> **Provided data**
◇ ◇ ◇
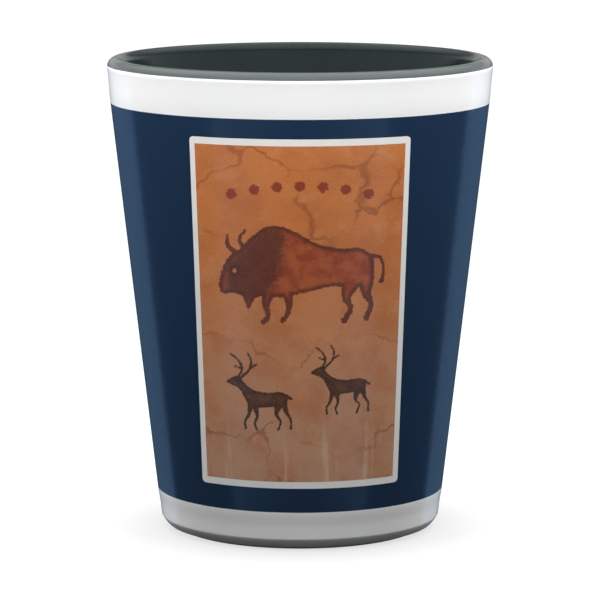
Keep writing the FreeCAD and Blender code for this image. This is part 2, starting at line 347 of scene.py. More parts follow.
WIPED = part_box("exterior_glaze")[0].z
foot_middle = foot_reach - FOOT_ROUND - 1.2 * MM
IRON_SPECK = (0.45, 0.38, 0.30)
lip_middle = outside(CLAY_TOP, COAT + GLAZE + LIP_CLAY / 2)
white_front = rounded(
    [
        (foot_middle, -GLAZE, 0),
        (outside(-GLAZE, COAT), -GLAZE, FOOT_ROUND + GLAZE, FOOT_FLAT),
        (outside(RIM, COAT), RIM, LIP_ROUND + GLAZE),
        (lip_middle, RIM, 0),
    ]
)
white_back = rounded(
    [
        (foot_middle, 0.0, 0),
        (outside(0.0, COAT + GLAZE), 0.0, FOOT_ROUND, FOOT_FLAT),
        (outside(CLAY_TOP, COAT + GLAZE), CLAY_TOP, LIP_ROUND),
        (lip_middle, CLAY_TOP, 0),
    ]
)


def kept_between(points, low, high):
    """The stretch of a rising line between two heights."""
    return clipped(clipped(points, low)[::-1], high)[::-1]


white_loop = np.concatenate(
    [kept_between(white_front, WIPED, LINING_EDGE), kept_between(white_back, WIPED, LINING_EDGE)[::-1]]
)


def white_gloss(name, tone):
    """White glass: a faint cloudiness, rare iron specks, and an orange-peel ripple."""
    shader = Shader(name)
    cloudy = shader.noise(170, 4, 0.6)
    colour = shader.mix(cloudy, tuple(0.97 * c for c in tone), tone)
    iron = shader.spread(shader.noise(1500, 1, 0.4), 0.775, 0.80)
    colour = shader.mix(shader.math("MULTIPLY", iron, 0.25), colour, IRON_SPECK)
    fine_ripple = shader.math("MULTIPLY", shader.noise(2200, 2), 0.12)
    ripple = shader.math("ADD", shader.noise(380, 2, 0.5), fine_ripple)
    rough = shader.spread(shader.noise(700, 3, 0.6), 0.2, 0.8, 0.06, 0.13)
    return shader.finish(colour, rough, ripple, strength=0.2, distance=0.03 * MM, IOR=1.5)


white_glaze = white_gloss("white_glaze", (0.86, 0.86, 0.855))
add_piece(turned("outside_glaze", white_loop), "exterior_glaze", white_glaze)

# ---- The white glaze under the foot ----
# The hollow inside the foot ring keeps its glaze: a shallow dish, parted from the outside glaze by
# the wiped ring.

recess_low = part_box("base_glaze")[0].z
recess_loop = rounded(
    [
        (0.0, recess_top - GLAZE, 0),
        (recess_radius - GLAZE, recess_top - GLAZE, RECESS_ROUND - GLAZE),
        (recess_radius - GLAZE, recess_low, 0),
        (recess_radius, recess_low, 0),
        (recess_radius, recess_top, RECESS_ROUND),
        (0.0, recess_top, 0),
    ]
)
add_piece(turned("foot_glaze", recess_loop), "base_glaze", white_glaze)

# ---- The clear coat where nothing is printed ----
# A sprayed resin coat takes the dyes of the print. Bare, it shows the white glaze under it: a band
# above the wrap, one below, and the strip at the back where the wrap's two ends stop short.

COAT_LOW, COAT_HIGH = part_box("clear_coat")[0].z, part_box("clear_coat")[1].z
SEAM_GAP = 3.1 * MM
FEATHER_LOW, FEATHER_HIGH = 2.0 * MM, 3.5 * MM
FEATHERED = 0.97  # of the coat's thickness is gone at its edges
LOW_ROWS, WRAP_ROWS, HIGH_ROWS = 15, 60, 21
STRIP_STEPS = 8
ROUND_STEPS = 316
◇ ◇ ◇
Begin with the first line of the listing and copy exactly through the line that contains "# the wiped ring.", please, keeping both ends and leaving out everything after.

> **The solution**
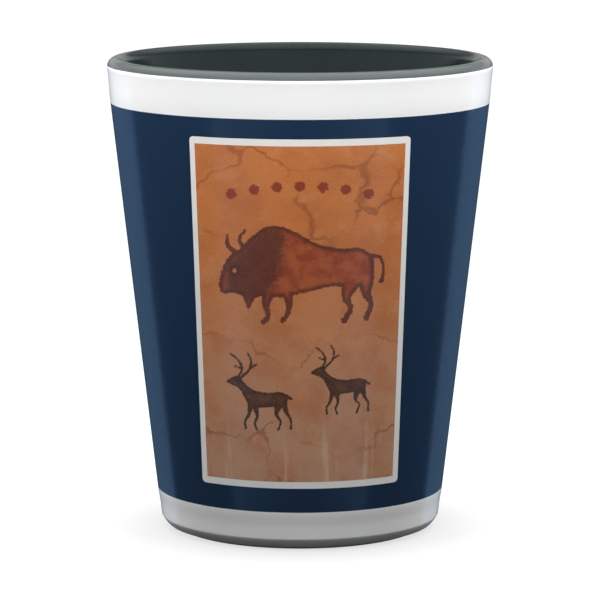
Keep writing the FreeCAD and Blender code for this image. This is part 2, starting at line 347 of scene.py. More parts follow.
WIPED = part_box("exterior_glaze")[0].z
foot_middle = foot_reach - FOOT_ROUND - 1.2 * MM
IRON_SPECK = (0.45, 0.38, 0.30)
lip_middle = outside(CLAY_TOP, COAT + GLAZE + LIP_CLAY / 2)
white_front = rounded(
    [
        (foot_middle, -GLAZE, 0),
        (outside(-GLAZE, COAT), -GLAZE, FOOT_ROUND + GLAZE, FOOT_FLAT),
        (outside(RIM, COAT), RIM, LIP_ROUND + GLAZE),
        (lip_middle, RIM, 0),
    ]
)
white_back = rounded(
    [
        (foot_middle, 0.0, 0),
        (outside(0.0, COAT + GLAZE), 0.0, FOOT_ROUND, FOOT_FLAT),
        (outside(CLAY_TOP, COAT + GLAZE), CLAY_TOP, LIP_ROUND),
        (lip_middle, CLAY_TOP, 0),
    ]
)


def kept_between(points, low, high):
    """The stretch of a rising line between two heights."""
    return clipped(clipped(points, low)[::-1], high)[::-1]


white_loop = np.concatenate(
    [kept_between(white_front, WIPED, LINING_EDGE), kept_between(white_back, WIPED, LINING_EDGE)[::-1]]
)


def white_gloss(name, tone):
    """White glass: a faint cloudiness, rare iron specks, and an orange-peel ripple."""
    shader = Shader(name)
    cloudy = shader.noise(170, 4, 0.6)
    colour = shader.mix(cloudy, tuple(0.97 * c for c in tone), tone)
    iron = shader.spread(shader.noise(1500, 1, 0.4), 0.775, 0.80)
    colour = shader.mix(shader.math("MULTIPLY", iron, 0.25), colour, IRON_SPECK)
    fine_ripple = shader.math("MULTIPLY", shader.noise(2200, 2), 0.12)
    ripple = shader.math("ADD", shader.noise(380, 2, 0.5), fine_ripple)
    rough = shader.spread(shader.noise(700, 3, 0.6), 0.2, 0.8, 0.06, 0.13)
    return shader.finish(colour, rough, ripple, strength=0.2, distance=0.03 * MM, IOR=1.5)


white_glaze = white_gloss("white_glaze", (0.86, 0.86, 0.855))
add_piece(turned("outside_glaze", white_loop), "exterior_glaze", white_glaze)

# ---- The white glaze under the foot ----
# The hollow inside the foot ring keeps its glaze: a shallow dish, parted from the outside glaze by
# the wiped ring.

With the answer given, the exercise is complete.